Feldmann’s filleting of the everyday leads us into a psychedelic and conceptual realm where the meaninglessness of individual ‘things’ is brought into sharp focus. Through his work we perhaps begin to understand for ourselves that it is in the accretion and replication of the everyday, that truths about humanity reveal themselves. The uniqueness of this artist’s vision is not then in the traditional handling of paint or of physical craft, but the craft of insight and his dismantling of the constructs of classification/perception. Once the classification is revealed, we can re-see the objects as ‘new’, relieved of their classification-baggage albatross, artless and craft-less perhaps.
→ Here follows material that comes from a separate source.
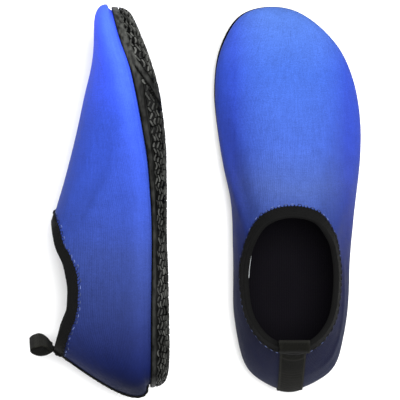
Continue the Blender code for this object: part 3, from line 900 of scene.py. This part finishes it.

The works themselves are disarming and delightfully playful, A Pound of Strawberries or Beds, for example, but the underlying ideas are profound in terms of the transient states of these ‘things’ as signs and the metaphorical, mortal symbolism of their passing significance. Feldmann’s Wunderkammer, or Room of Curiosities, presents three glass vitrines in which Feldmann has painstakingly laid out a collision of objects for us to connect or perceptually discard: a Magritte-style pipe, a telephone, a hipflask, a shaving brush, a lipstick, dentures, a large silver spoon, boxing gloves, a mousetrap, et al.

Through the portal of the Wunderkammer, Feldmann allows us a privileged view into, what might best be described as a private, encyclopaedic or even savantic world. It’s great to look into, and very revealing, but perhaps less appealing if one imagines having to inhabit this imagination-perception place on a full-time basis.
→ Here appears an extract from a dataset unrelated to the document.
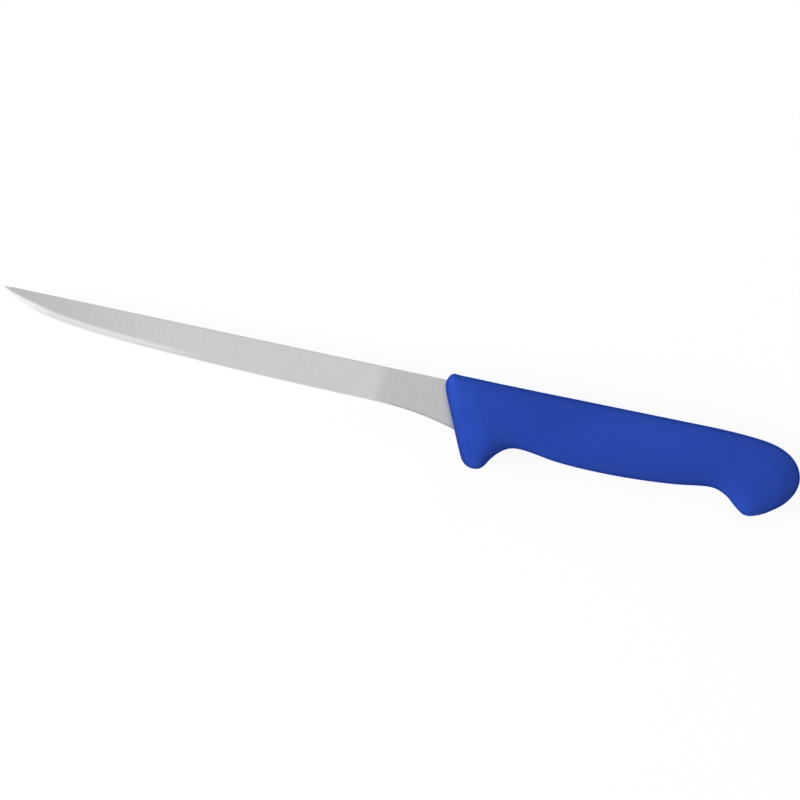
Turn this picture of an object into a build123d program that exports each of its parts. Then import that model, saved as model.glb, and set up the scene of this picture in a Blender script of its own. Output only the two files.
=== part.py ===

The exhibition also features the multi-part painting installations in the form of his classic Untitled (seascapes). Gleaned from auctions, second-hand shops and markets, these grouped works open up a space for viewers to make connections and associations between otherwise discrete images, creating a disjuncture between intention and reception, while simultaneously bestowing upon them new life and narrative meaning. In essence the focal point of the images have all been removed, usurping our expectations of valiant sailors on tempestuous oceans; i.e. the sailing vessels have been excised, very skilfully, from the paintings.

To return to an earlier point, whilst Feldmann really doesn’t fit the canon of Conceptual Art at all, and I wouldn’t be so contentious as to claim so much, the impact of his thought, even in the imaginative virtual realm, might be deciphered by related means: In 1968 Lawrence Weiner formulated his, now famous, (but sadly generationally neglected), Declaration of Intent which stated:

  1. The artist may construct the piece.
  2. The piece may be fabricated.
  3. The piece need not be built.
    Each being equal and consistent with the intent of the artist the decision as to condition rests with the receiver upon the occasion of receivership.
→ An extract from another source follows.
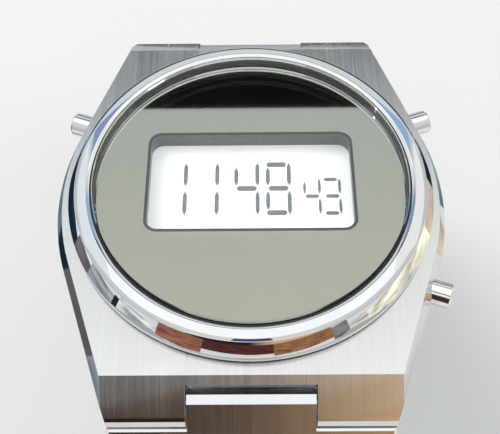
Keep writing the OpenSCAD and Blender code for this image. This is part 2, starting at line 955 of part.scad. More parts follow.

What we can discern from this is that both artists recognise the reciprocity of the handshake process that takes place between the authorial/didactic (artist) on the one hand, and the interpretive/existential (viewer) on the other. The upshot of this reciprocity means that the planting of the work in the viewer’s mind, whether this implanting is done visually or by other means, creates an entity that effectively exists.

Now there are other artists, such as Pistoletto, who have explored this concept as an alternative or parallel reality, but I would say that the roots of Feldmann lie exposed, psychoanalytically at least, by Jacques Lacan (1901-1981). I don’t say this lightly either. There is a disconcerting absence lack of egocentricity in Feldmann’s work that is signalled in a number of ways: he rarely attributes titles (at least of any poetic significance) to his works/catalogues/exhibitions; he doesn’t attend openings (generally); and he declines to claim artistic authorship in relation to his production. Because of this, I think I am on fairly safe ground in asserting that ego or any associated sense of autonomous agency most certainly are not the central subject in Feldmann’s works.

I might be bolder here by asserting that Feldmann recognises, like Lacan, that egotistical production is essentially a compromised and neurotic indulgence for the artist, and this in itself represents an assault against the dominance of Anglo-American ego art-psychology. It might also be construed as a rejection of the romanticised idea of the artist-as-seer and the charismatic existentialism of practitioners such as Beuys or even, at a stretch, Dürer (1471-1528) (see the self-portraits).

I normally close with a quip or pithy summary, but in keeping with Feldmann’s sentiment, I don’t have words that can offer greater closure than the pictures at an exhibition.